3 minute read

Sometimes we have PDF document and want to submit through a web form, but it is too big. Often, this size is caused by the images inside the PDF. We may reduce their resolution, their “dots per inch” (DPI) value, and then the PDF gets smaller. This can be done via Ghostscript. Here I provide the little script scalePdf.sh, which does this in the terminal. It basically just executes Ghostscript with the correct parameters.

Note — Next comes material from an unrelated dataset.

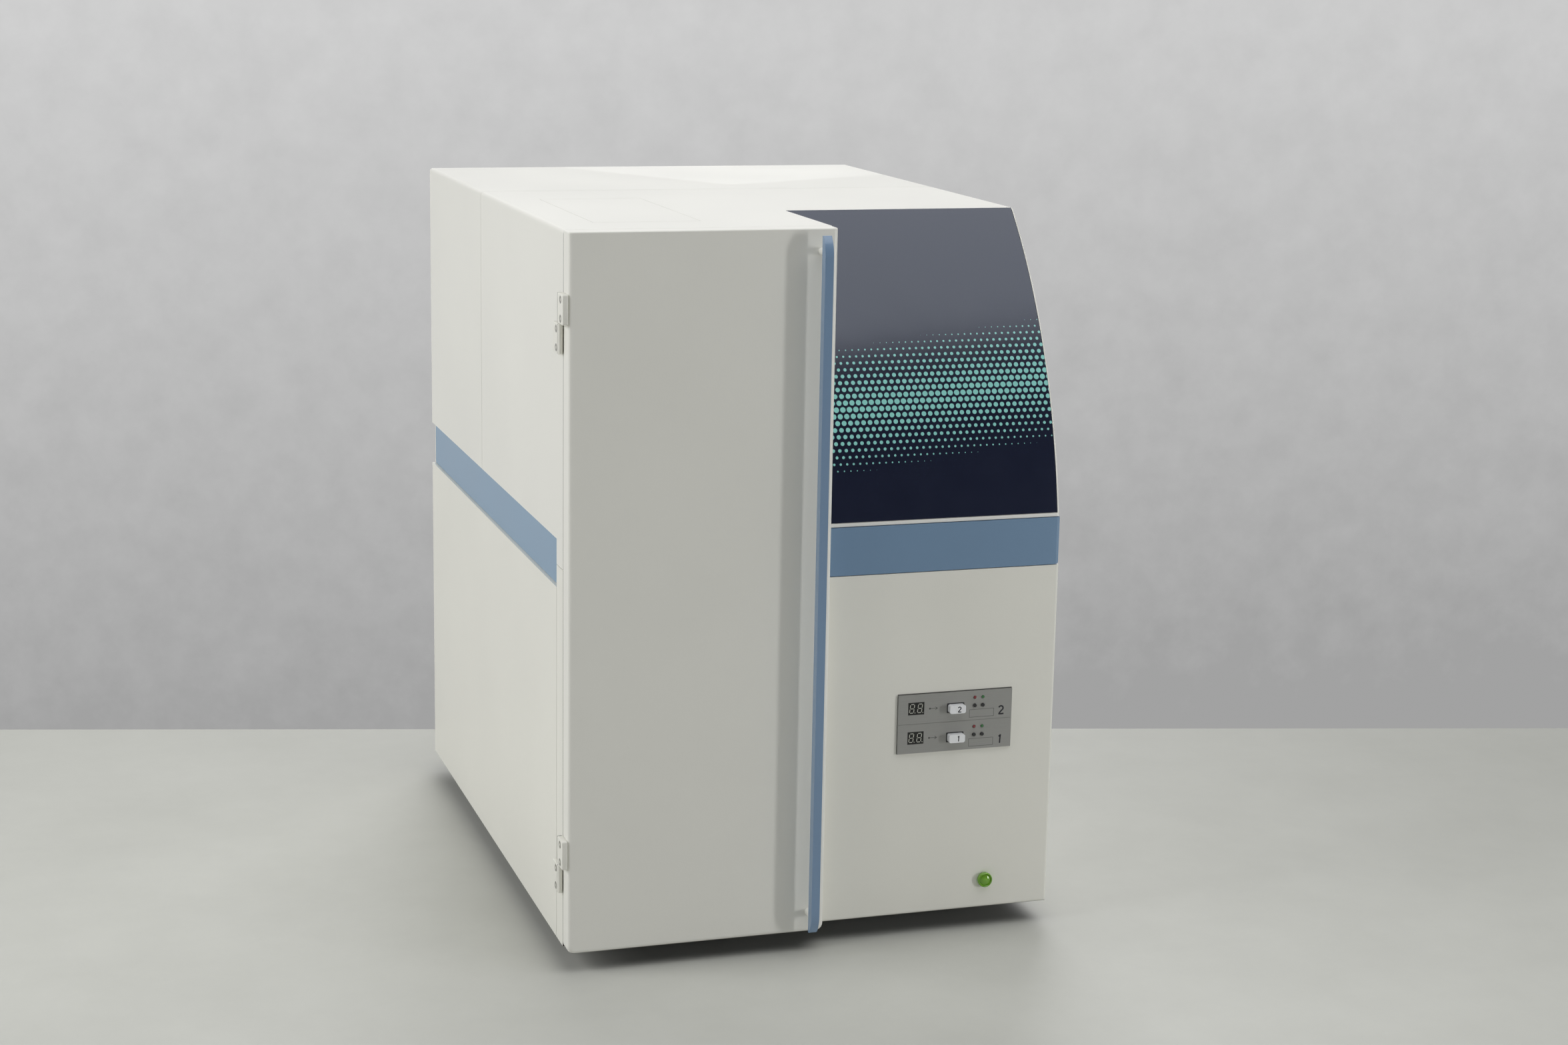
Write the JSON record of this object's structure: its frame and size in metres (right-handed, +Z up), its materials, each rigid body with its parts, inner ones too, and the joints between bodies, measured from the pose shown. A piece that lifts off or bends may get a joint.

All you have to do is to provide the path to the source PDF document and the DPI to which you want to scale it. If you call scalePdf.sh mydoc.pdf 200, then it will create a file mydoc_200dpi.pdf, which is the same document, but scaled to 200 DPI. Additionally, you can also provide a destination path as optional third argument. Invoking scalePdf.sh mydoc.pdf 33 ../result.pdf creates the document result.pdf in the parent folder of the current folder. This new document would be the same as mydoc.pdf, but with all images inside scaled to 33 DPI. You can play around with different resolutions (DPI values) until you reach an acceptable file size.

If Ghostscript is not yet installed, the script will automatically install it. Here you can download this script and the complete collection of my personal scripts is available here.

#!/bin/bash -

# (Down)scale a PDF file to the given DPI value.
#
# The script expects the following parameters:
# 1. The path to a source document.
# 2. The DPI value to scale to.
# 3. Optional: The output file name.
#
# If the output file name is not specified, we will create a document in the
# current directory based on the input document name, i.e., "123.pdf" becomes
# "123_200dpi.pdf" if 200 were specified as second parameter.

# strict error handling
set -o pipefail  # trace ERR through pipes
set -o errtrace  # trace ERR through 'time command' and other functions
set -o nounset   # set -u : exit the script if you try to use an uninitialized variable
set -o errexit   # set -e : exit the script if any statement returns a non-true return value

srcDocument="$(realpath "$1")"
dpi="$2"
dstDocument="${3:-}"
if [[ -n "$dstDocument" ]]; then
  dstDocument="$(realpath $dstDocument)"
  echo "$(date +'%0Y-%0m-%0d %0R:%0S'): Scaling '$srcDocument' to the specified destination document '$dstDocument' using $dpi dpi."
else
  dstDocument="$(basename "${srcDocument%.*}_${dpi}dpi.pdf")"
  dstDocument="$(realpath $dstDocument)"
  echo "$(date +'%0Y-%0m-%0d %0R:%0S'): No destination document specified, therefore converting '$srcDocument' to  '$dstDocument' using $dpi dpi."
fi

package="ghostscript"
if dpkg-query -W -f='${Status}' "$package" 2>/dev/null | grep -q "ok installed"; then
  echo "$(date +'%0Y-%0m-%0d %0R:%0S'): '$package' is installed, so we can use it."
else
  echo "$(date +'%0Y-%0m-%0d %0R:%0S'): '$package' is not installed. We install it now. This needs to be done only once."
  echo "$(date +'%0Y-%0m-%0d %0R:%0S'): We first update the package cache. This requires sudo privileges."
  sudo apt-get update -y
  echo "$(date +'%0Y-%0m-%0d %0R:%0S'): We now install '$package'. This requires sudo privileges."
  sudo apt-get install -y "$package"
  echo "$(date +'%0Y-%0m-%0d %0R:%0S'): The installation of '$package' is finished."
fi

echo "$(date +'%0Y-%0m-%0d %0R:%0S'): Now piping document '$srcDocument' through '$package', creating '$dstDocument'."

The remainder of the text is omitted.